Consumers reduce saving to prop up spending

Consumer behaviour in June points to more borrowing and less saving. Borrowing jumped while savings dropped sharply, an indication as to how consumers are protecting their lifestyles from the surge in inflation. Households’ balance sheets are still exceptionally strong, so consumers are likely to continue reducing their saving over the rest of the year. That should prevent consumer spending from falling by as much as the record-breaking drop in real incomes would suggest.

Net consumer credit rose by £1.8bn in June, well above its pre-pandemic average of £1bn. This was relatively evenly split between higher credit card spending (£1bn) and other loans (£0.8bn). What’s more, households deposited just £1.9bn in bank and NS&I accounts in June, down from £5.6bn in May and well below the average monthly net flow of £5.6bn during the 12-month pre-pandemic average.

In aggregate, households have extremely strong balance sheets so are easily able to manage a drop in savings and a rise in borrowing. Households paid off about £25bn of consumer credit and accrued excess savings of around £250bn during the lockdowns, and the early evidence suggests that consumers are borrowing more and saving less to prop up their spending.

To put that savings amount into context, UK households spent about £33.5bn on electricity and gas in 2021, so a 50% rise would see them spending an extra £17bn. We expect to see higher borrowing and lower saving over the rest of the year as the cost-of-living crisis starts to bite.

Some signs of a cooling housing market

There was some evidence of a slowdown in the housing market.
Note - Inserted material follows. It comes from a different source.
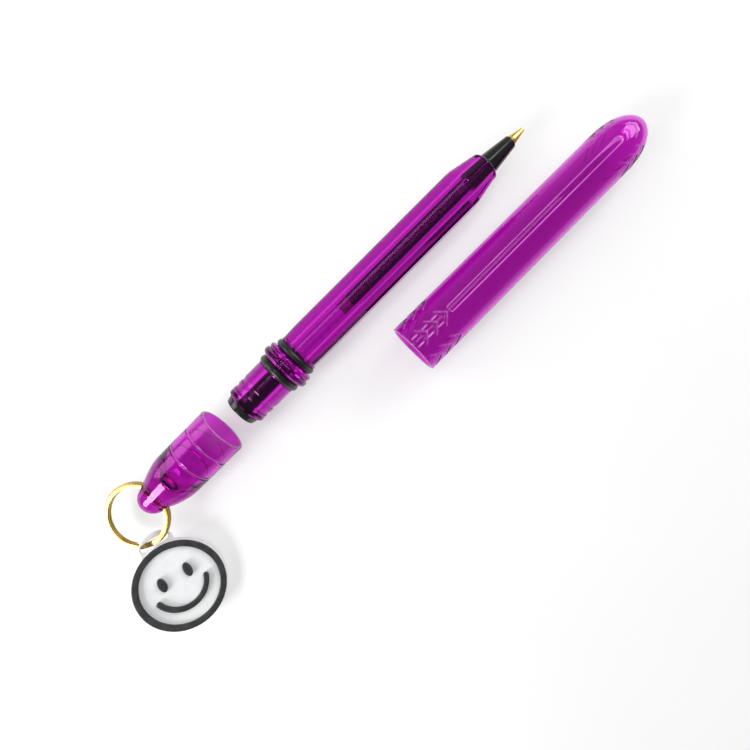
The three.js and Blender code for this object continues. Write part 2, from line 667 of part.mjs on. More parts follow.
function makeMouth() {
  const start = degrees(-90 - MOUTH_HALF_ANGLE);
  const end = degrees(-90 + MOUTH_HALF_ANGLE);
  const stroke = MOUTH_STROKE / 2;
  const radius = faceRadius - MOUTH_INSET - stroke + MOUTH_ARC_ABOVE_CENTRE;
  const at = (angle) => [radius * Math.cos(angle), radius * Math.sin(angle)];
  const shape = new THREE.Shape();
  shape.absarc(0, 0, radius + stroke, start, end, false);
  shape.absarc(...at(end), stroke, end, end + Math.PI, false);
  shape.absarc(0, 0, radius - stroke, end, start, true);
  shape.absarc(...at(start), stroke, start + Math.PI, start + 2 * Math.PI, false);
  const bottom = baseTop + SLIP;
  const mouth = slab(shape, bottom, bottom + CHARM_RELIEF, 14);
  mouth.translate(0, discCentreY + MOUTH_ARC_ABOVE_CENTRE, 0);
  return toSolid(mouth);
}

const axisHeight = Math.max(LONG_CAP_MOUTH_DIAMETER, BULGE_DIAMETER, END_CAP_DIAMETER) / 2;

const barrelUnit = new THREE.Group();
barrelUnit.position.set(BARREL_REAR_X, PEN_AXIS_Y, axisHeight);
barrelUnit.add(named('barrel', makeBarrel(), plastic));
const frontSeal = named('front_o_ring', makeSeal(FRONT_SEAL_SECTION), rubber);
frontSeal.position.x = FRONT_SEAL_AT;
const rearSeal = named('rear_o_ring', makeSeal(REAR_SEAL_SECTION), rubber);
rearSeal.position.x = REAR_SEAL_AT;
barrelUnit.add(frontSeal, rearSeal);
barrelUnit.add(named('rear_plug', makeRearPlug(), blackPlastic));
barrelUnit.add(named('refill_tube', tube(tubeStart, tubeEnd, TUBE_DIAMETER, TUBE_BORE), clearPlastic));
barrelUnit.add(named('ink_column', rod(inkStart, inkEnd, tubeFit), ink));
barrelUnit.add(named('grease_follower', rod(greaseStart, greaseEnd, tubeFit), grease));
barrelUnit.add(named('tip_holder', makeTipHolder(), blackPlastic));
barrelUnit.add(named('writing_point', makeWritingPoint(), brass));
const ball = named('writing_ball', toSolid(new THREE.SphereGeometry(BALL_DIAMETER / 2, 12, 8)), carbide);
ball.position.x = ballCentre;
barrelUnit.add(ball);

const longCap = named('long_cap', makeLongCap(), plastic);
longCap.position.set(LONG_CAP_MOUTH_X, LONG_CAP_AXIS_Y, axisHeight);

// The end cap's stations run from its mouth towards -X.
const endCap = named('end_cap', makeEndCap(), plastic);
const endCapMouthX = BARREL_REAR_X - END_CAP_PARTING;
endCap.position.set(endCapMouthX, PEN_AXIS_Y, axisHeight);
endCap.rotation.z = Math.PI;

// The ring hangs in the cross hole and slopes down from it towards -X.
const holeX = endCapMouthX - END_CAP_LENGTH + CROSS_HOLE_FROM_TAIL;
const ringRadius = (RING_DIAMETER - RING_WIRE_WIDTH) / 2;
const arcRise = ringRadius - Math.sqrt(ringRadius ** 2 - (TAIL_BULB_DIAMETER / 2) ** 2);
const ringUnit = new THREE.Group();
ringUnit.position.set(holeX, PEN_AXIS_Y, axisHeight);
ringUnit.rotation.y = -degrees(RING_TILT);
const splitRing = named('split_ring', makeSplitRing(), gold);
splitRing.position.x = arcRise / 2 - ringRadius;
ringUnit.add(splitRing);

// The charm hangs on the wire at an angle round the ring from the side that faces -Y.
const charmAngle = degrees(-90 - CHARM_ON_RING);
const charmUnit = new THREE.Group();
charmUnit.position.set(
  splitRing.position.x + ringRadius * Math.cos(charmAngle),
  ringRadius * Math.sin(charmAngle),
  0,
);
ringUnit.updateMatrixWorld();
charmUnit.position.applyMatrix4(ringUnit.matrixWorld);
charmUnit.rotation.set(degrees(CHARM_RISE), degrees(CHARM_ROLL), -degrees(CHARM_ON_RING), 'ZXY');
charmUnit.add(named('charm_base', makeCharmBase(), whiteVinyl));
charmUnit.add(named('charm_outline', makeCharmOutline(), darkVinyl));
charmUnit.add(named('charm_left_eye', makeEye(-1), darkVinyl));
charmUnit.add(named('charm_right_eye', makeEye(1), darkVinyl));
charmUnit.add(named('charm_mouth', makeMouth(), darkVinyl));

const pen = new THREE.Group();
pen.add(barrelUnit, longCap, endCap, ringUnit, charmUnit);

// The origin is below the middle of everything, on the floor.
const bounds = new THREE.Box3().setFromObject(pen, true);
const middle = bounds.getCenter(new THREE.Vector3());
pen.position.set(-middle.x, -middle.y, -bounds.min.z);

export default pen;
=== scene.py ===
"""A pocket pen taken apart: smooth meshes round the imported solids, with floor, lights and camera."""
import json
import logging
import math
from dataclasses import dataclass
from enum import Enum
from functools import partial
from typing import Callable, Sequence

import bmesh
import bpy
import numpy as np
from mathutils import Matrix, Vector


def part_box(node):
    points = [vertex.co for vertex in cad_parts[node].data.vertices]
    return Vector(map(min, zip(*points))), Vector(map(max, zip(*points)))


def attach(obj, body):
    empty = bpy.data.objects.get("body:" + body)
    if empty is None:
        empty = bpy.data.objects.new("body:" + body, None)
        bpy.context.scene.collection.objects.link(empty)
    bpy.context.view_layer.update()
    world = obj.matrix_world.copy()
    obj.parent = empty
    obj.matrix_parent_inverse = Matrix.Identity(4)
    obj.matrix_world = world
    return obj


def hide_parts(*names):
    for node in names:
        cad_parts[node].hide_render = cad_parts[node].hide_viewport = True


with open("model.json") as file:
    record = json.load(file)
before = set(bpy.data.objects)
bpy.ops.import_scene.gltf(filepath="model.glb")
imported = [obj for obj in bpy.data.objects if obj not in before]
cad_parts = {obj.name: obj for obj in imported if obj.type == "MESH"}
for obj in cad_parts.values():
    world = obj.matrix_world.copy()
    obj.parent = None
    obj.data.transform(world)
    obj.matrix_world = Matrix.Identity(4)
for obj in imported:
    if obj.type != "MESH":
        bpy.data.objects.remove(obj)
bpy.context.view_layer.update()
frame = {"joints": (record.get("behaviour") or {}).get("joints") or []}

log = logging.getLogger("pocket_pen")

MM = 0.001
SMOOTH_ANGLE = math.radians(38)
WELD_DISTANCE = 2e-8
SUPPORT_DISTANCE = 0.04
SMALLEST_ROUND = 1e-4
LARGEST_ROUND_SHARE = 0.46
# The name of the mark for the painted highlight on moulded edges.
EDGE_HIGHLIGHT = "painted_edge_highlight"


class Slot(Enum):
    """The material slots of the record that the pieces take their finish from."""

    MAGENTA_PLASTIC = "magenta_plastic"
    O_RING_RUBBER = "o_ring_rubber"
    BLACK_PLASTIC = "black_plastic"
    CLEAR_PLASTIC = "clear_plastic"
    INK = "ink"
    GREASE = "grease"
    BRASS = "brass"
    CARBIDE = "carbide"
    GOLD_PLATED_STEEL = "gold_plated_steel"
    WHITE_VINYL = "white_vinyl"
    DARK_VINYL = "dark_vinyl"


class Body(Enum):
    """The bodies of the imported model."""

    BARREL_UNIT = "barrel_unit"
    BALL = "ball"
    LONG_CAP = "long_cap"
    END_CAP = "end_cap"
    KEY_RING = "key_ring"
    CHARM = "charm"


@dataclass(frozen=True)
class Seat:
    """Where a turned unit lies: the point of its station 0 and the way its stations run.

    Attributes:
        origin: station 0 on the unit's axis, in metres.
        forward: 1 where stations run towards +X, -1 where they run towards -X.
    """

    origin: Vector
    forward: float = 1.0

    def place(self, points: np.ndarray) -> np.ndarray:
        """Turns points of (station, across, up) in millimetres into places in metres."""
        turn = np.array([self.forward, self.forward, 1.0])
        return points * turn * MM + np.array(self.origin)

    def local(self, points: np.ndarray) -> np.ndarray:
        """Turns places in metres back into (station, across, up) in millimetres."""
        turn = np.array([self.forward, self.forward, 1.0])
        return (points - np.array(self.origin)) / MM * turn


def box_middle(node: str) -> Vector:
    """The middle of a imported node's box."""
    low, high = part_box(node)
    return (low + high) / 2


def full_turn(count: int) -> np.ndarray:
    """Evenly spaced angles round a full turn, in radians from 0 up."""
    return np.linspace(0.0, 2.0 * math.pi, count, endpoint=False)


def bell(distance: np.ndarray, width: float) -> np.ndarray:
    """A soft line: 1 where the distance is 0, falling away over a width."""
    return np.exp(-((distance / width) ** 2))


def rounded(corners: Sequence[Sequence[float]], closed: bool = False, steps: int = 6) -> np.ndarray:
    """Rounds the corners of an outline, and keeps a support point beside each round.

    Args:
        corners: each corner's coordinates, with the length of its round last.
        closed: whether the last corner joins the first.
        steps: the number of spans in a round.

    Returns:
        The points of the rounded outline, one row each.
    """
    table = np.array(corners, float)
    points, fillets = table[:, :-1], table[:, -1]
    count = len(points)
    result: list[np.ndarray] = []
    for i in range(count):
        here = points[i]
        if not closed and i in (0, count - 1):
            result.append(here)
            continue
        back = points[i - 1] - here
        ahead = points[(i + 1) % count] - here
        room = min(np.linalg.norm(back), np.linalg.norm(ahead))
        reach = min(fillets[i], LARGEST_ROUND_SHARE * room)
        if reach < SMALLEST_ROUND:
            result.append(here)
            continue
        back = back / np.linalg.norm(back)
        ahead = ahead / np.linalg.norm(ahead)
        start, end = here + back * reach, here + ahead * reach
        supported = room - reach > 3 * SUPPORT_DISTANCE
        if supported:
            result.append(here + back * (reach + SUPPORT_DISTANCE))
        for share in np.linspace(0.0, 1.0, steps + 1):
            result.append((1 - share) ** 2 * start + 2 * share * (1 - share) * here + share**2 * end)
        if supported:
            result.append(here + ahead * (reach + SUPPORT_DISTANCE))
    return np.array(result)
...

Approvals for house purchases, which are an indicator of future borrowing, dropped from 65,700 in April to 63,700 in June. Admittedly, we think house prices are unlikely to maintain their current momentum as rising interest rates squeeze affordability. Indeed, a fall of 5% to 10% seems likely. But we are not concerned about a slump in house prices given the huge run up in prices over the last two years, the strength of household balance sheets and the tightness in the labour market.

Middle market borrowing remains subdued

UK non-financial businesses repaid £0.9bn of net loans from banks in June. Net borrowing by large non-financial businesses was £1.3bn in June, compared to repayments of £1.6bn in May. However, small and medium sized non-financial businesses (SMEs) continued to repay debt.

The net loan repayment by SMEs in June marked the fifteenth consecutive month of net repayments. So, middle market businesses are still reducing leverage while large businesses are taking advantage of easy access to credit and negative real interest rates.

This result tallies with our Q2 MMBI report, which found that a majority of middle market businesses were reducing their debt levels. But with inflation set to average 9% in 2022 and 6% in 2023, real interest rates will remain negative for a long time yet. In reality, this will create an environment that’s conducive to borrowing for investment.